You can do that by clicking on “Method Request” and setting the authenticator as follows:

NOTE: You should NOT apply the authenticator to the OPTIONS method. That method is used for CORS and should not be secured.

Deploying the REST API

Once you’ve done that for all the resources you can deploy your API – which will make it available. API Gateway uses “Stage” to denote various types of deployments for your API. You can use these stages to have separate DEV/QA and production stages for your API.

To deploy your API select the root of the resource tree and select “Actions” -> “Deploy API”:

In the “Deploy API” dialog select “[New Stage]”:

You can then give your stage a name (note: this will appear in the URI), description and a deployment description:

Pressing the “Deploy” button completes the process. You should see a stage editor similar to the following:

I strongly recommend you tick the boxes for “Enable CloudWatch Logs” and “Enable Detailed CloudWatch Metrics” at the beginning as this will make the logging to CloudWatch verbose enough for you to troubleshoot any issues that arise.

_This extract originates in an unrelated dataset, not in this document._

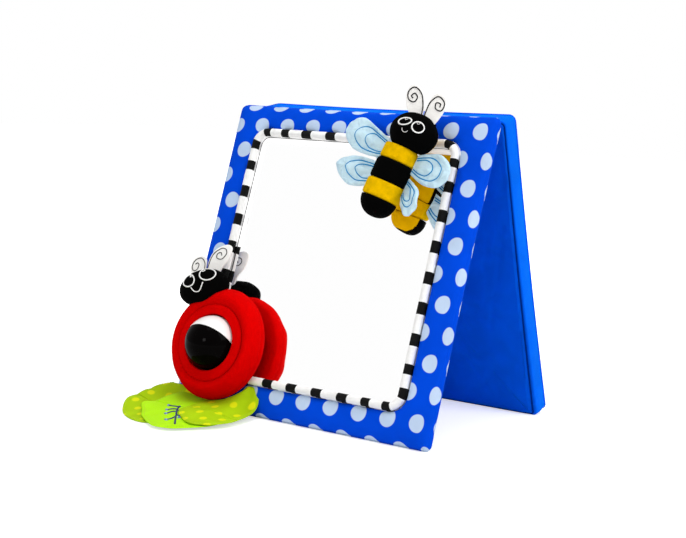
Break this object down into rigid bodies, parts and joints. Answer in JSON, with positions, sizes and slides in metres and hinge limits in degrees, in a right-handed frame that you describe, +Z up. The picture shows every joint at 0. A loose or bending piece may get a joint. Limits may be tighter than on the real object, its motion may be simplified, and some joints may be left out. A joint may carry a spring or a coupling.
{
  "type": "soft floor mirror",
  "caption": "Soft fabric floor mirror for a baby: padded folding stand with striped piping, a hanging stuffed bee, a plush ladybug round a spinning ball, and fabric leaves.",
  "frame": {"origin": "centre of the flat strip on which the front panel's lower edge stands", "axes": "+Z up, -Y towards the viewer of the mirror, +X to that viewer's right along the fold"},
  "size_m": [0.2902, 0.3106, 0.3015],
  "materials": {
    "dotted_fabric": "printed cotton twill with a slight sheen",
    "plain_fabric": "plain satin-weave cloth",
    "foam": "open-cell foam",
    "board": "flat board",
    "mirror": "polished flexible mirror sheet",
    "piping": "black and white striped cloth over cord",
    "yellow_plush": "short plush",
    "black_plush": "short plush",
    "white_felt": "felt",
    "wing_satin": "stitched satin",
    "ribbon": "woven ribbon",
    "red_plush": "short plush",
    "red_cloth": "smooth knitted cloth",
    "red_plastic": "moulded, matt",
    "black_plastic": "polished",
    "white_plastic": "polished",
    "axle": "moulded",
    "lime_fabric": "printed cotton with a stitched edge",
    "green_fabric": "satin with embroidery"
  },
  "bodies": {
    "front_panel": {"front_cover": "dotted_fabric", "front_lining": "plain_fabric", "front_pad": "foam", "mirror_board": "board", "mirror_sheet": "mirror", "mirror_piping": "piping", "fold_seam": "plain_fabric", "ladybug_ring": "red_plush", "ladybug_front_collar": "red_cloth", "ladybug_rear_collar": "red_plastic", "ball_axle": "axle", "ladybug_head": "black_plush", "ladybug_left_antenna": "white_felt", "ladybug_right_antenna": "white_felt", "ladybug_patch": "red_cloth", "bee_ribbon": "ribbon", "leaf_base": "lime_fabric", "leaf_seam": "lime_fabric"},
    "back_panel": {"back_cover": "plain_fabric", "back_lining": "plain_fabric", "back_pad": "foam", "back_board": "board"},
    "ball": {"ball_black_half": "black_plastic", "ball_white_half": "white_plastic"},
    "bee": {"bee_tail": "black_plush", "bee_rear_band": "yellow_plush", "bee_middle_band": "black_plush", "bee_front_band": "yellow_plush", "bee_head": "black_plush", "bee_left_antenna": "white_felt", "bee_right_antenna": "white_felt"},
    "upper_left_wing": {"bee_upper_left_wing": "wing_satin"},
    "upper_right_wing": {"bee_upper_right_wing": "wing_satin"},
    "lower_left_wing": {"bee_lower_left_wing": "wing_satin"},
    "lower_right_wing": {"bee_lower_right_wing": "wing_satin"},
    "left_leaf": {"leaf_left": "lime_fabric"},
    "middle_leaf": {"leaf_middle": "green_fabric"},
    "right_leaf": {"leaf_right": "lime_fabric"}
  },
  "joints": [
    {"name": "stand_fold", "type": "hinge", "parent": "front_panel", "child": "back_panel", "pos_m": [0, 0.09451, 0.27241], "axis": [1, 0, 0], "range_deg": [-36, 90]},
    {"name": "ball_spin", "type": "hinge", "parent": "front_panel", "child": "ball", "pos_m": [-0.0861, -0.01569, 0.06261], "axis": [1, 0, 0], "continuous": true},
    {"name": "bee_lift", "type": "hinge", "parent": "front_panel", "child": "bee", "pos_m": [0.07747, 0.0634, 0.27067], "axis": [-1, 0, 0], "range_deg": [0, 40]},
    {"name": "upper_left_wing_flap", "type": "hinge", "parent": "bee", "child": "upper_left_wing", "pos_m": [0.05314, 0.04829, 0.24447], "axis": [0.2385, 0.3075, 0.9212], "range_deg": [-13, 30], "stiffness_Nm_per_rad": 0.01},
    {"name": "lower_left_wing_flap", "type": "hinge", "parent": "bee", "child": "lower_left_wing", "pos_m": [0.04686, 0.04123, 0.22333], "axis": [0.2385, 0.3075, 0.9212], "range_deg": [-20, 18], "stiffness_Nm_per_rad": 0.01},
    {"name": "upper_right_wing_flap", "type": "hinge", "parent": "bee", "child": "upper_right_wing", "pos_m": [0.0826, 0.0443, 0.23253], "axis": [-0.2385, -0.3075, -0.9212], "range_deg": [-16, 30], "stiffness_Nm_per_rad": 0.01},
    {"name": "lower_right_wing_flap", "type": "hinge", "parent": "bee", "child": "lower_right_wing", "pos_m": [0.07855, 0.03766, 0.21265], "axis": [-0.2385, -0.3075, -0.9212], "range_deg": [-25, 18], "stiffness_Nm_per_rad": 0.01},
    {"name": "left_leaf_lift", "type": "hinge", "parent": "front_panel", "child": "left_leaf", "pos_m": [0, -0.0447, 0.0031], "axis": [-1, 0, 0], "range_deg": [0, 20]},
    {"name": "middle_leaf_lift", "type": "hinge", "parent": "left_leaf", "child": "middle_leaf", "pos_m": [0, -0.0447, 0.0031], "axis": [-1, 0, 0], "range_deg": [0, 25]},
    {"name": "right_leaf_lift", "type": "hinge", "parent": "middle_leaf", "child": "right_leaf", "pos_m": [0, -0.0447, 0.0031], "axis": [-1, 0, 0], "range_deg": [0, 40]}
  ]
}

At the top of the stage editor you will find the URI to your new API. You should visit this URI and make sure you are denied access!

Last, but not least, you can test your new API using Postman or Swagger by exporting the API in those formats on the “Export” tab:

AWS provides some helpful documentation for testing your API with Postman here. In order to access the API and test it with Postman you’ll need a valid google account and a way to get a valid id_token. This will be discussed in detail in part five of this series when we implement the web application using this API. That being said, if you’d like to jump ahead check out the google documentation and my GitHub repository containing the web application code (the most interesting bit for getting a google id_token is found in init.js).

Summary

We now have fully secured and deployed the REST API created in part three of the series. In part five of the series we will discuss the application built over this API and how to deploy that application serverless.